Now it can be told!  Conrad had to go into Royton this morning, not long after sunrise, in order to attend the Health Centre and give a blood sample.  Of course - obviously! - being a complete coward he blenched and suffered the torments of the tormented until the experience was over, having had at least two or even three ounces of blood taken out of his system.  Why, that's very nearly a fingerful.  And there were traces left.  Art!

Don't faint

Finally -

I think I might restrict this last gasp item to the current 'Special' Military Operation in Ukraine, so you can ignore it if you wish, or read on to see that constitutes 'thought' in Conrad's mind.

     If you've heard anything about Ruffian missiles so far, then you'll be aware they have one called the 'Iskander', which I think is the Arabic equivalent of 'Alexander'.  Art!

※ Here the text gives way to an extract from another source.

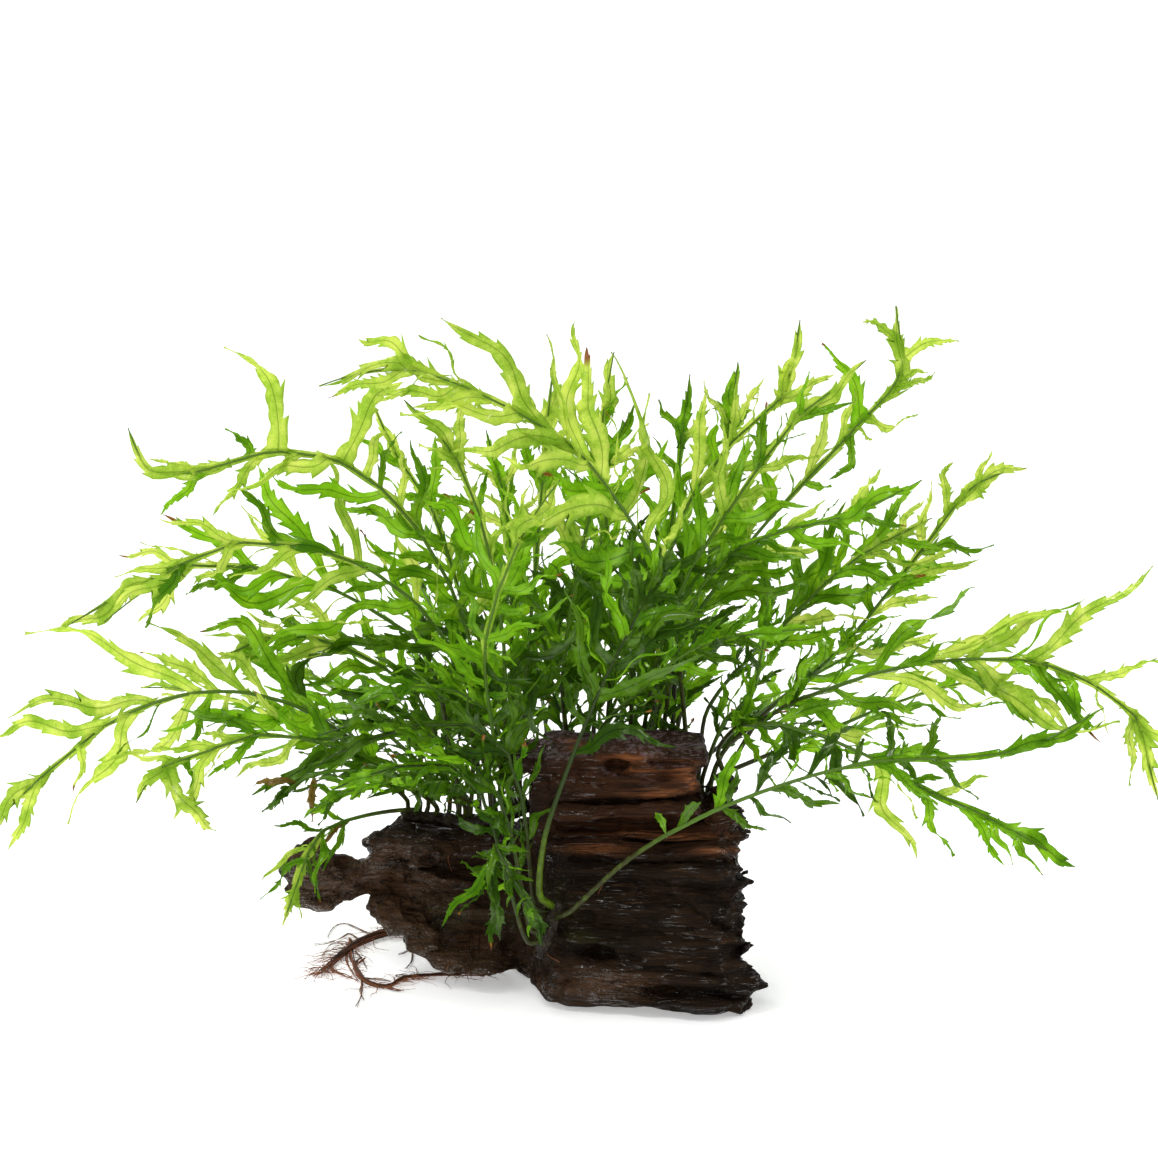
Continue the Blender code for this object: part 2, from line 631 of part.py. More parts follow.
def spine_points(frond, home, place, shift):
    """A frond's spine from its place on the rhizome, moved in depth but for its lowest part."""
    if "spine" in frond:
        path = [
            spot(across, down, depth + shift * min(1, (i + 1) / 3))
            for i, (across, down, depth) in enumerate(frond["spine"])
        ]
        return stem_points(home, place, path[0]) + path
    outward = Matrix.Rotation(math.radians(shift * FAN_TURN), 3, "Z") @ frond["outward"]
    way = outward * math.cos(frond["rise"]) + UP * math.sin(frond["rise"])
    start = home.at(place)
    path = [start + way * frond["length"] * share - UP * frond["sag"] * share**2 for share in FAN_SHARES]
    return stem_points(home, place, path[0]) + path


def settle_facing(frond):
    """The blade's normals from the tip down, which turn little where the spine runs along its facing."""
    normals = []
    last = Vector((0, 0, 0))
    for step in range(FACING_STEPS, -1, -1):
        along = frond["line"].along(step / FACING_STEPS)
        wanted = frond["facing"] - frond["facing"].dot(along) * along
        normal = wanted if step == FACING_STEPS else last + wanted * FACING_PULL
        last = (normal - normal.dot(along) * along).normalized()
        normals.insert(0, last)
    frond["normals"] = normals


def blade_frame(frond, share):
    """The spine's direction, the blade's normal and the way to its right side."""
    along = frond["line"].along(share)
    step = min(max(share, 0), 1) * FACING_STEPS
    below = min(int(step), FACING_STEPS - 1)
    normal = frond["normals"][below].lerp(frond["normals"][below + 1], step - below)
    normal = (normal - normal.dot(along) * along).normalized()
    return along, normal, along.cross(normal)


def spine_size(frond, share):
    """Half the spine's width and half its depth."""
    bare = frond["bare"]
    if share < bare:
        radius = STIPE_RADIUS + (RACHIS_RADIUS - STIPE_RADIUS) * share / bare
        return radius, radius
    blade = (share - bare) / (1 - bare)
    wing = math.sin(math.pi * min(max((blade - WING_START) / WING_SPAN, 0), 1))
    return RACHIS_RADIUS + wing * WING_HALF_WIDTH, RACHIS_RADIUS * (1 - RACHIS_TAPER * blade)


def spine_guard(frond):
    """The spine with room to its neighbours, from just past its rhizome."""
    rings = []
    for r in range(GUARD_RINGS):
        share = GUARD_START + (1 - GUARD_START) * r / (GUARD_RINGS - 1)
        width, depth = (size + CLEARANCE for size in spine_size(frond, share))
        along, normal, side = blade_frame(frond, share)
        middle = frond["line"].at(share)
        corners = ((1, 1), (-1, 1), (-1, -1), (1, -1))
        rings.append([middle + side * a * width + normal * b * depth for a, b in corners])
    return loft(rings)


def settle_spine(frond, home, crowd):
    """Moves a spine until it is clear of the wood and of the other spines."""
    moves = product(DEPTH_SHIFTS, PLACE_SHIFTS)
    for shift, move in sorted(moves, key=lambda pair: abs(pair[0]) + PLACE_COST * abs(pair[1])):
        place = min(max(frond["place"] + move, FIRST_PLACE), LAST_PLACE)
        frond["line"] = Line(spine_points(frond, home, place, shift))
        settle_facing(frond)
        guard = spine_guard(frond)
        if crowd.is_clear(guard):
            crowd.add(frond["name"] + " spine", guard)
            return
    raise ValueError(frond["name"] + " has no clear way past " + crowd.met)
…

     It's supposedly so so accurate and can manoeuvre in mid-flight and avoid interception and it's so totally deadly <continue to froth like Tsar Poutine>.  Yes, well all that comes at a cost.  An Iskander battery of 6 vehicles and 24 missiles will set you back £140 million.  Guesstimating that each launch vehicle costs £5 million, since they're large and complicated, that means a single missile costs £4.5 million.  And the Ruffians have fired 300 of them since Day One of the war sorry 'Special' Military Operation.  Guesstimating I know, but that's still in the near neighbourhood of £1.3 billion on missiles alone.  Erk!  One wonders how many they'll be able to afford later this year.